When weather becomes strange

“One of the biggest challenges that arise with a series of extreme events is the disruption of the image Nepal has built as a tourism destination,” said Marjorie van Strien, a tourism specialist at the International Centre for Integrated Mountain Development, a nongovernmental organization headquartered in Katmandu.

“The country had just recently rebuilt its attractiveness with an image of being a safe and accessible destination. Extreme events could set these developments back,” she added.

Last year, more than 100 flights were canceled in a single week of October because of unusually bad weather. Since air transportation is the only way into and out of the Everest region, the cancellations created a logistical and financial nightmare for the tourists who had to reschedule their international flights or pay thousands of dollars to escape by helicopter.

“Once fewer tourists come, lodges, porters and teahouses and trekking guides and almost everyone living from the airport to the Mount Everest suffer,” said Gyelzen Nuru Sherpa, who runs a lodge at the major tourist stop Phakding village.

Sherpa himself lost more than 100 booked guests last autumn, and he says such losses have become more common in recent years. “Weather here became very strange,” he said. “In the past, there were always sunny days from September to November. But now, we see cloudy days for one week in a row.”

The cost of running tourism businesses here also has increased, as poor weather conditions have stopped flights from coming, cutting off the supply line for rice, sugar and many other provisions to this mountainous region.

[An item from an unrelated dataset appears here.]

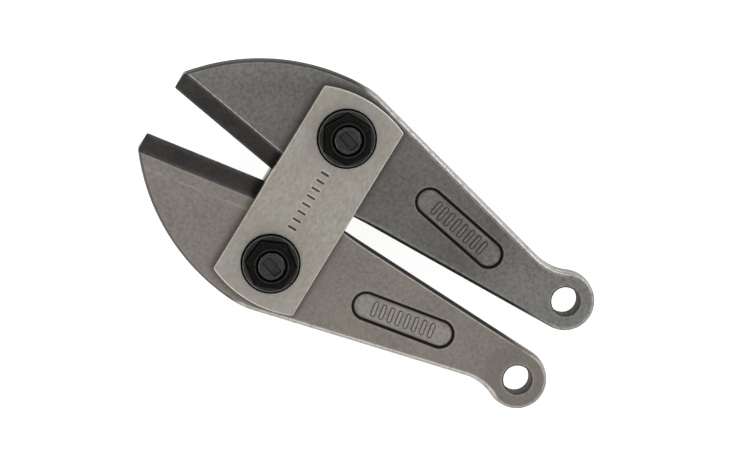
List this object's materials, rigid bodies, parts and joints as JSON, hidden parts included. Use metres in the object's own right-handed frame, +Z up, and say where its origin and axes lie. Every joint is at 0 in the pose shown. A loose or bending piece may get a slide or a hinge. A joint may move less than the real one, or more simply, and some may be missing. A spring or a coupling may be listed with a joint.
{
  "type": "bolt cutter head",
  "caption": "Bolt cutter head: forged jaws with bevelled blades turn between link plates on shouldered bolts with flange nuts; eyes take the handles.",
  "frame": {"origin": "middle of the head's length and width, at the undersides of the bolt heads, with the jaws open at rest", "axes": "+X along the head, from the blades to the handle eyes; +Y to the upper jaw; +Z up along the bolts, to the nuts"},
  "size_m": [0.1424, 0.0754, 0.0321],
  "materials": {
    "jaw_steel": "forged and tumbled chromium-molybdenum steel, mid grey, with dark ground bevels",
    "plate_steel": "stamped steel plate, tumbled to a light satin grey",
    "bolt_steel": "black oxide, lightly oiled",
    "nut_steel": "black oxide, lightly oiled"
  },
  "bodies": {
    "link_frame": {"front_link_plate": "plate_steel", "rear_link_plate": "plate_steel", "upper_pivot_bolt": "bolt_steel", "lower_pivot_bolt": "bolt_steel", "upper_flange_nut": "nut_steel", "lower_flange_nut": "nut_steel"},
    "upper_jaw": {"upper_jaw": "jaw_steel"},
    "lower_jaw": {"lower_jaw": "jaw_steel"}
  },
  "joints": [
    {"name": "upper_jaw_pivot", "type": "hinge", "parent": "link_frame", "child": "upper_jaw", "pos_m": [-0.02007, 0.02175, 0.01455], "axis": [0, 0, 1], "range_deg": [-3, 9]},
    {"name": "lower_jaw_pivot", "type": "hinge", "parent": "link_frame", "child": "lower_jaw", "pos_m": [-0.02007, -0.02175, 0.01455], "axis": [0, 0, 1], "range_deg": [-9, 3]}
  ],
  "couplings": [
    {"joint": "lower_jaw_pivot", "follows": "upper_jaw_pivot", "ratio": -1}
  ]
}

Although the warmer weather allows crops to grow in areas that were previously too cold, farming has been threatened by increasingly unpredictable rainfall. Last year, potato growers in many Everest villages failed to harvest due to a missed monsoon rain, and people here ended up trekking a few days to buy potatoes from elsewhere.

Another threat from above

Then there is the problem of getting fresh water. The recent years’ decline in snowfall has led to an insufficient recharge in the groundwater that is the main source of water for villages high in the mountains. In places like Khumjung, many streams have dried up, and lodges there have to carry in water from far away.

But none of those problems can be as damaging as glacier lake flooding. In 1985, when the dam containing Dig Tsho glacial lake failed, the resulting flood wiped a miles-long trekking route off the map.

At Thamo, one of the affected villages, Dawa Tshering Sherpa pointed to a place on the riverside that looks like a stone pit. “It was a tree-covered hill,” he said. “When the flood came, it pulled down trees, caused a landslide and left many rocks there.”

The flood did not cause much trouble to his business, Sherpa said. “At that time, only dozens of tourists came here anyway, and there was no tourism infrastructure,” he explained.

“But if another glacier lake outburst flood happens,” he continued, “it would create a huge damage to the tourism industry. We now have so many lodges, teahouses and bridges in the downstream. The flood could wash away all of them.”

Alton Byers, a geographer at Washington, D.C., nonprofit organization the Mountain Institute, says new glacier lakes are increasingly forming and existing lakes are becoming larger and more precarious.

One such lake, Imja Lake, is now the size of 2,500 Olympic swimming pools. To avoid potential flooding that would threaten downstream villages, a $7.2 million project financed by the U.N. Development Programme has been carried out to lower the lake level.

“But if you think you can lower all those lakes, it is not possible,” Byers said. “It is just too expensive. There might come a day that people have to get out of the way.”

A skeptic hangs on

For now, tourism is booming here. Some Nepalese move here to help out. Dipak Majar, 28, started a restaurant this year with his brother in Monju, an Everest village that scientists say is highly vulnerable to glacier lake flooding.

“Yes, I heard of Imja Lake, and I know it is potentially dangerous,” Majar said while sitting in his restaurant 16 feet above the water. “I’m a bit scared,” he added. “When there is a very hot day, I can’t stop thinking if the glaciers will melt down and the flood will come.”

So Majar puts his mobile phone next to the window to get a better signal. “If something happens in the upstream, I can get a call and run away,” he explained.

But still, there is no plan to leave. “We have to make money to support our family,” Majar said. “If we go back to our hometown in eastern Nepal, we can’t even make 100 rupee $1 in a day.”

Finally, there are people here who simply do not believe in climate change. Among them is Dil Chapa Magar. Although the unusually bad weather last year cost Magar 50 percent of his booked guests at his lodge in Namche Bazaar, he still does not believe that glacier lake flooding and other climate-related problems will come in the future.

“Scientists are just trying to scare away tourists,” said the 40-year-old lodge owner. “Before earthquakes, tsunamis and other natural disasters happened, they said nothing about it, and what scientists did say often did not happen.”

But what if scientists are right and the flood will come down from the mountain?

Magar replied, smiling: “Then there will be no solution, because scientists said the future is uncertain.”